– As Delivered –
WASHINGTON—Representative Eliot L. Engel, Ranking Member of the House Committee on Foreign Affairs, today made the following remarks on the House floor in support of a resolution reaffirming the strategic partnership between the United States and Canada (H.Res.357):
“Mr. Speaker, I rise in support of this measure, and I yield myself as much time as I may consume.
“I want to first of all thank the gentleman from South Carolina, Mr. Duncan—who until recently was the Chairman of the Western Hemisphere Subcommittee. We’ll have you back on the Committee anytime you want to come, Mr. Duncan. I thank you for authorizing this resolution reaffirming the importance of the strategic partnership between the United States and Canada.
“I appreciate the efforts of my good friend Mr. Meeks as the lead Democratic sponsor, and again thank Chairman Royce for working to bring this measure to the House floor.
“It’s only appropriate that after spending time on the House floor discussing the importance of the U.S. relationship with our neighbor to the south that we also focus on the strategic partnership between the United States and our neighbor to the north, which of course is Canada.
“Canada is our second largest trading partner. Interesting, Canada is our second largest trading partner—Mexico our third largest trading partner—with about $1.7 billion in goods and services and 400,000 citizens from both countries crossing the border on a daily basis.
“Think about that: 400,000 citizens from both countries cross the U.S.-Canadian border on a daily basis.
“The pre-clearance process makes it easy for Americans traveling to Canada to clear U.S. customs while at a number of airports in Canada and arrive back home almost as if they were on a domestic flight.
“Of course, our relationship goes far beyond commerce and tourism.

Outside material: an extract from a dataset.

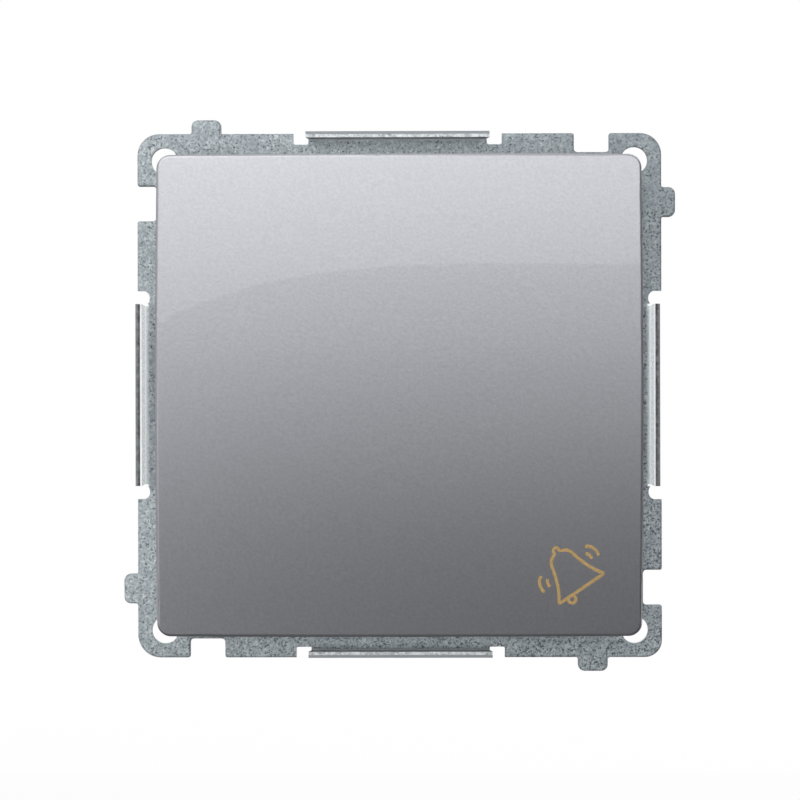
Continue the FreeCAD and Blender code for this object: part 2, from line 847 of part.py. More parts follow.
def on_key_rim(edge):
    """True for the edges between the domed front and the skirt."""
    box = edge.BoundBox
    outside = max(
        max(abs(box.XMin), abs(box.XMax)) - mm.key_width / 2,
        max(abs(box.ZMin), abs(box.ZMax)) - mm.key_height / 2,
    )
    return outside > -mm.key_wall / 2 and box.YMax < -mm.key_back - 1


key_soft = round_edges(key, key_shell, "Sizes.key_edge", on_key_rim)
hook_root = mm.key_front - mm.key_wall - 0.2
hook_catch = deck_back - 0.1
hook_end = hook_catch - 1.1
for up in (-1, 1):
    hooks = on_plane(key, "XY_Plane", str(up * hook_up))
    for across in (-1, 1):
        inner = across * (hook_across - mm.hook_thickness / 2)
        outer = across * (hook_across + mm.hook_thickness / 2)
        barb = outer + across * mm.hook_barb
        loop(
            hooks,
            [
                (inner, -hook_root, 0.0),
                (outer, -hook_root, 0.0),
                (outer, -hook_catch, 0.0),
                (barb, -hook_catch, 0.0),
                (outer, -hook_end, 0.0),
                (inner, -hook_end, 0.0),
            ],
        )
    pad(key, hooks, "Sizes.hook_width", both=True)
rib_back = mm.key_front - mm.key_rib_depth
rib_root = mm.key_front - mm.key_wall - mm.key_rib_sink
rib_half = mm.key_rib_thickness / 2
for side in (-1, 1):
    ribs = from_front(key, str(rib_back))
    block(
        ribs,
        -mm.key_width / 2 + 1,
        mm.key_width / 2 - 1,
        side * mm.key_rib_place - rib_half,
        side * mm.key_rib_place + rib_half,
    )
    pad(key, ribs, str(rib_root - rib_back))
    ribs = from_front(key, str(rib_back))
    block(
        ribs,
        side * mm.key_rib_place - rib_half,
        side * mm.key_rib_place + rib_half,
        -mm.key_height / 2 + 1,
        mm.key_height / 2 - 1,
    )
    pad(key, ribs, str(rib_root - rib_back))
nodes.append(key)


# Springs: round wire wound about an axis along Y
def spring(label, coil, wire, turns, start, finish, x, up):
    body = new_body(label)
    sketch = on_plane(body, "XY_Plane")
    ring(sketch, getattr(mm, coil), start + getattr(mm, wire), getattr(mm, wire), "Sizes." + wire)
    made = body.newObject("PartDesign::AdditiveHelix", label + "_helix")
    made.Profile = sketch
    made.ReferenceAxis = (sketch, ["V_Axis"])
    made.Mode = "height-turns-angle"
    made.Height = finish - start - 2 * getattr(mm, wire)
    made.setExpression("Turns", "Sizes." + turns)
    made.Angle = 0
    body.Placement = Placement(Vector(x, 0, up), Rotation())
    return body


return_spring = spring(
    "return_spring",
    "return_coil",
    "return_wire",
    "return_turns",
    -deck_back,
    well_depth,
    mm.return_spring_across,
    return_spring_up,
)
nodes.append(return_spring)
contact_spring = spring(
    "contact_spring",
    "contact_coil",
    "contact_wire",
    "contact_turns",
    arm_back,
    well_depth,
    mm.nose_across,
    contact_spring_up,
)
nodes.append(contact_spring)

# Contact arm: a bronze blade with a rolled eye on a pin, and a silver rivet at its tip
arm_axis = arm_front + 0.4
arm = new_body("contact_arm")
blade = from_front(arm, str(-arm_back))
arm_end = -contact_place - 2.0
loop(
    blade,
    [
        (arm_left, arm_end, 1.6),
        (arm_right, arm_end, 1.6),
        (arm_right, mm.arm_pivot_up - 0.6, 0.0),
        (arm_left, mm.arm_pivot_up - 0.6, 0.0),
    ],
)
pad(arm, blade, "Sizes.arm_thickness")
eye = on_plane(arm, "YZ_Plane", "Sizes.nose_across")
ring(eye, arm_axis, mm.arm_pivot_up, mm.arm_eye, "Sizes.arm_eye")
pad(arm, eye, "Sizes.arm_width", both=True)
bore = on_plane(arm, "YZ_Plane", "Sizes.nose_across")
ring(bore, arm_axis, mm.arm_pivot_up, mm.contact_pin + mm.pin_clearance)
pocket(arm, bore, "Sizes.arm_width + 1", both=True)
rivet_hole = from_front(arm)
ring(rivet_hole, mm.nose_across, -contact_place, mm.contact_shank, "Sizes.contact_shank")
pocket(arm, rivet_hole, both=True)
nodes.append(arm)


def silver_contact(label, back_front, shank):
    """A rivet head with a slightly domed face and a shank through its carrier."""
    body = new_body(label)
    profile = on_plane(body, "XY_Plane")
    head = mm.contact_head_height
    loop(
        profile,
        [
            (0, -shank, 0.0),
            (mm.contact_shank - 0.01, -shank, 0.0),
            (mm.contact_shank - 0.01, 0, 0.0),
            (mm.contact_head, 0, 0.0),
            (mm.contact_head, head * 0.7, 0.0),
            (mm.contact_head * 0.6, head, 0.0),
            (0, head, 0.0),
        ],
    )
    turned(body, profile)
    return body


moving = silver_contact("moving_contact", arm_back, mm.arm_thickness)
moving.Placement = Placement(Vector(mm.nose_across, arm_back, -contact_place), Rotation())
nodes.append(moving)
fixed = silver_contact("fixed_contact", strip_front, mm.strip_thickness)
fixed.Placement = Placement(
    Vector(mm.nose_across, strip_front, -contact_place), Rotation(Vector(0, 0, 1), 180)
)
nodes.append(fixed)

# Arm bracket: a bent strip with two lugs for the pin and a tail to the upper terminal
bracket = new_body("arm_bracket")
lug_gap = 0.5
lug_inner = mm.arm_width / 2 + lug_gap
lug_outer = lug_inner + mm.strip_thickness
lug_low = mm.arm_pivot_up - 1.7
floor_front = well_depth - mm.strip_thickness
bracket_floor = from_front(bracket, str(-well_depth))
block(
    bracket_floor,
    mm.nose_across - lug_outer,
    mm.nose_across + lug_outer,
    lug_low,
    block_in,
)
pad(bracket, bracket_floor, "Sizes.strip_thickness")
for start in (mm.nose_across + lug_inner, mm.nose_across - lug_outer):
    lug = on_plane(bracket, "YZ_Plane", str(start))
    block(lug, arm_axis - 1.7, well_depth - 0.1, lug_low, mm.arm_pivot_up + 1.7, 0.0)
    pad(bracket, lug, "Sizes.strip_thickness")
lug_holes = on_plane(bracket, "YZ_Plane", "Sizes.nose_across")
ring(lug_holes, arm_axis, mm.arm_pivot_up, mm.contact_pin + 0.01)
pocket(bracket, lug_holes, str(2 * lug_outer + 1), both=True)
upper_tail = from_front(bracket, str(-tail_back))
block(upper_tail, arm_left + 0.3, arm_right - 0.3, tail_in, block_in)
pad(bracket, upper_tail, str(tail_back - floor_front))
nodes.append(bracket)

contact_pin = new_body("contact_pin")
pin_round = on_plane(contact_pin, "YZ_Plane", "Sizes.nose_across")
ring(pin_round, arm_axis, mm.arm_pivot_up, mm.contact_pin, "Sizes.contact_pin")
pad(contact_pin, pin_round, str(2 * lug_outer + 0.6), both=True)
nodes.append(contact_pin)

# Contact strip: an angle that carries the fixed contact to the lower terminal
strip = new_body("contact_strip")
leg = from_front(strip, str(-strip_back))
block(leg, arm_left, arm_right, -tail_out, -contact_place + 1.7, 0.0)
pad(strip, leg, "Sizes.strip_thickness")
lower_tail = from_front(strip, str(-tail_back))
block(lower_tail, arm_left, arm_right, -tail_out, -block_out)
pad(strip, lower_tail, str(tail_back - strip_front))
strip_hole = from_front(strip)
ring(strip_hole, mm.nose_across, -contact_place, mm.contact_shank, "Sizes.contact_shank")
pocket(strip, strip_hole, both=True)
nodes.append(strip)

# Terminal blocks: brass bars with two wire bores each, and a clamping screw over each bore
block_front = well_depth + mm.floor_thickness
block_back = block_front + mm.block_depth
terminal = new_body("terminal_block_single")
bar = from_front(terminal, str(-block_back))
centred(bar, mm.block_length, mm.block_height)
bar_pad = pad(terminal, bar, "Sizes.block_depth")
wires = on_plane(terminal, "XY_Plane")
for across in (-1, 1):
    ring(wires, across * mm.terminal_pitch / 2, wire_depth, mm.wire_bore, "Sizes.wire_bore")
pocket(terminal, wires, both=True)
taps = from_front(terminal, str(-block_back))
for across in (-1, 1):
    ring(
        taps,
        across * mm.terminal_pitch / 2,
        0,
        mm.screw_shank + mm.pin_clearance,
        "Sizes.screw_shank + Sizes.pin_clearance",
    )
pocket(terminal, taps, str(block_back - wire_depth), back=True)
terminal_places = [Placement(Vector(0, 0, up * block_up), Rotation()) for up in (-1, 1)]
nodes.append(group("terminal_blocks", terminal, terminal_places))

terminal_screw = new_body("terminal_screw_single")
slotted_screw(
    terminal_screw,
    mm.screw_head,
    mm.screw_head_height,
    mm.screw_shank,
    mm.terminal_shank_length,
)
head_seat = block_back + mm.terminal_lift
terminal_screw_places = [
    Placement(
        Vector(across * mm.terminal_pitch / 2, head_seat, up * block_up),
        Rotation(Vector(0, 0, 1), 180) * Rotation(Vector(0, 1, 0), 25 * across - 40 * up),
    )
    for across in (-1, 1)
    for up in (-1, 1)
]
nodes.append(group("terminal_screws", terminal_screw, terminal_screw_places))

# Claws: bent steel levers on pins, drawn forward by a barrel nut on a long screw
fork_back = claw_pivot_y - mm.nut_back
fork_front = fork_back - mm.claw_thickness
nut_centre = fork_back + mm.claw_slack + mm.nut_round
strip_out = claw_pivot_x + mm.claw_eye
strip_in = strip_out - mm.claw_thickness
for name, side in (("left", -1), ("right", 1)):
    claw = new_body("claw_" + name)
    eye = on_plane(claw, "XY_Plane")
    ring(eye, side * claw_pivot_x, claw_pivot_y, mm.claw_eye, "Sizes.claw_eye")
    pad(claw, eye, "Sizes.claw_width", both=True)
    lever = on_plane(claw, "XY_Plane")
    tooth = mm.claw_tooth_depth
    loop(
        lever,
        [
            (side * strip_in, claw_pivot_y, 0.0),
            (side * strip_in, tooth + 2.4, 0.8),
            (side * (strip_in + mm.claw_tooth_reach), tooth, 0.0),
            (side * (strip_out + mm.claw_tooth_reach), tooth, 0.0),
            (side * strip_out, tooth + 2.2, 0.8),
            (side * strip_out, claw_pivot_y, 0.0),
        ],
    )
    pad(claw, lever, "Sizes.claw_width", both=True)
    fork = on_plane(claw, "XY_Plane")
    loop(
        fork,
        [
            (side * claw_fork_end, fork_front, 0.0),
            (side * claw_pivot_x, fork_front, 0.0),
            (side * claw_pivot_x, fork_back, 0.0),
            (side * claw_fork_end, fork_back, 0.0),
        ],
    )
    pad(claw, fork, "Sizes.claw_width", both=True)
    hole = on_plane(claw, "XY_Plane")
    ring(hole, side * claw_pivot_x, claw_pivot_y, mm.claw_pin + mm.pin_clearance)
    pocket(claw, hole, both=True)
    gap = on_plane(claw, "YZ_Plane", str(side * (claw_fork_end - 1)))
    prong_gap = mm.claw_screw_shank + mm.claw_slack
    block(gap, fork_front - 0.5, fork_back + 0.2, -prong_gap, prong_gap)
    gap_end = claw_screw_x + prong_gap
    pocket(claw, gap, str(gap_end - claw_fork_end + 1), back=side > 0)
    teeth = from_front(claw, str(-tooth + 0.5))
    for middle in (-1, 1):
        at = middle * mm.claw_width / 4
        edge = side * (strip_out + mm.claw_tooth_reach + 0.2)
        root = side * (strip_out - 0.9)
        loop(teeth, [(edge, at - 1.5, 0.0), (edge, at + 1.5, 0.0), (root, at, 0.0)])
    pocket(claw, teeth, "2.6")
    nodes.append(claw)

    nut = new_body("claw_nut_" + name)
    barrel = on_plane(nut, "XY_Plane")
    nut_back = nut_centre + mm.nut_back
    edge = math.sqrt(mm.nut_round**2 - mm.nut_back**2)
    left = Vector(side * claw_screw_x - edge, nut_back, 0)
    right = Vector(side * claw_screw_x + edge, nut_back, 0)
    nose_of_nut = Vector(side * claw_screw_x, nut_centre - mm.nut_round, 0)
    barrel.addGeometry(Part.ArcOfCircle(left, nose_of_nut, right), False)
    barrel.addGeometry(Part.LineSegment(right, left), False)
    pad(nut, barrel, "Sizes.nut_length", both=True)
    tapped = from_front(nut)
    ring(tapped, side * claw_screw_x, 0, mm.claw_screw_shank + mm.pin_clearance)
    pocket(nut, tapped, both=True)
    nodes.append(nut)

    screw = new_body("claw_screw_" + name)
    slotted_screw(
        screw,
        mm.claw_screw_head,
        mm.claw_screw_head_height,
        mm.claw_screw_shank,
        mm.base_depth + raised_front - mm.claw_screw_inset,
    )
    screw.Placement = Placement(
        Vector(side * claw_screw_x, -raised_front, 0), Rotation(Vector(0, 1, 0), 20 * side)
    )
    nodes.append(screw)

claw_pin = new_body("claw_pin_single")
pin_round = on_plane(claw_pin, "XY_Plane")
ring(pin_round, 0, 0, mm.claw_pin, "Sizes.claw_pin")
pad(claw_pin, pin_round, str(2 * (ear_inner + mm.ear_thickness) + 0.6), both=True)
claw_pin_places = [
    Placement(Vector(side * claw_pivot_x, claw_pivot_y, 0), Rotation())
    for side in (-1, 1)
]
nodes.append(group("claw_pins", claw_pin, claw_pin_places))

doc.recompute()
failed = [item.Name for item in doc.Objects if {"Invalid", "Error"} & set(item.State)]
if failed:
    raise RuntimeError(f"These failed: {failed}")
for node in nodes:
    shape = node.Shape
    if shape.isNull() or not shape.isValid():
        raise RuntimeError(f"{node.Label} has no valid shape")
    shape.exportStep(f"parts/{node.Label}.step")
    print(node.Label, len(shape.Solids), round(shape.Volume, 1))
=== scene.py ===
# %% [markdown]
# # A flush bell push in its mounting plate
# The model comes from the CAD frame: every rigid piece is already there in metres, at its
# real place. This lesson gives each piece the finish of the real one, prints the small
# bell sign on the key, and sets up a plain studio that shows lacquer and zinc as they are.

# %% Load the frame
import math

import bmesh
import bpy
from mathutils import Matrix, Vector


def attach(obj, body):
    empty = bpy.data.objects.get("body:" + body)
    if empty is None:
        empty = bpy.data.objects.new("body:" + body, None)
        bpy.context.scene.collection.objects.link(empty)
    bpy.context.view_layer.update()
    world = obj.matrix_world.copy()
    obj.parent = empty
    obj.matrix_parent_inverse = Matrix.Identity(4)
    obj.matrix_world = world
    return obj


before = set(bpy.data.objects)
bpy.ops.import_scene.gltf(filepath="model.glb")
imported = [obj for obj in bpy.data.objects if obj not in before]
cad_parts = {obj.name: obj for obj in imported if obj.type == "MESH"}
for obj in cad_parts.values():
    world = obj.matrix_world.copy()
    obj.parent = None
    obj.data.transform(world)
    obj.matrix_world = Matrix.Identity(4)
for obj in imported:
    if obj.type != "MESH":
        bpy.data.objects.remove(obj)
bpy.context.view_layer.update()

MM = 0.001

# %% [markdown]
# ## Colours and nodes
# Colours are written as the hex values that a screen shows, because those can be read off
# a swatch. Cycles works with linear light, so one function turns hex to linear with the
# sRGB standard's own formula. A second function adds a shader node with its settings and
# its links, so that each material below reads like a short recipe. A node such as Mix has
# several sockets of one name and uses only some of them, so the function takes the first
# that is in use. Math nodes have no telling names, so their inputs are given by number.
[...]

And, I’m particularly pleased that H.Res.357 takes note of the extensive cooperation between the United States and Canada at NATO.
“Canada has been—and remains—a key U.S. ally in several international conflicts around the world, including in Afghanistan where Canada employed 2,800 troops to the NATO-led International Security Assistance Force from 2006 to 2011.
“I also want to note the crucial role that Canada has played in holding Venezuelan President Nicolas Maduro and his lackeys accountable through both multilateral action at the OAS—Organization of American States—and targeted sanctions. Most recently, I was very pleased that Canadian Foreign Minister Freeland hosted the Lima Group in Toronto in October.
“Mr. Speaker, unfortunately, the U.S.-Canada relationship needs to be rejuvenated, needs to be not, not be taken for granted. We have to work at that over time, and I think it’s important that we all work at that.
“As a global entity, the U.S.-Canada relationship should be a relatively even one to manage.
“We don’t want to have jobs at risk by creating a trade war with Canada. Trade disputes between two big neighbors are normal. We should not be escalating manageable disagreements in a way that could hurt workers in both of our countries.
“So, I believe that we should let all the leaders know that the House is leading the way, and we hope that everyone follows Congress’s lead today in affirming the importance of the U.S.-Canada relationship, and I reserve the balance of my time.”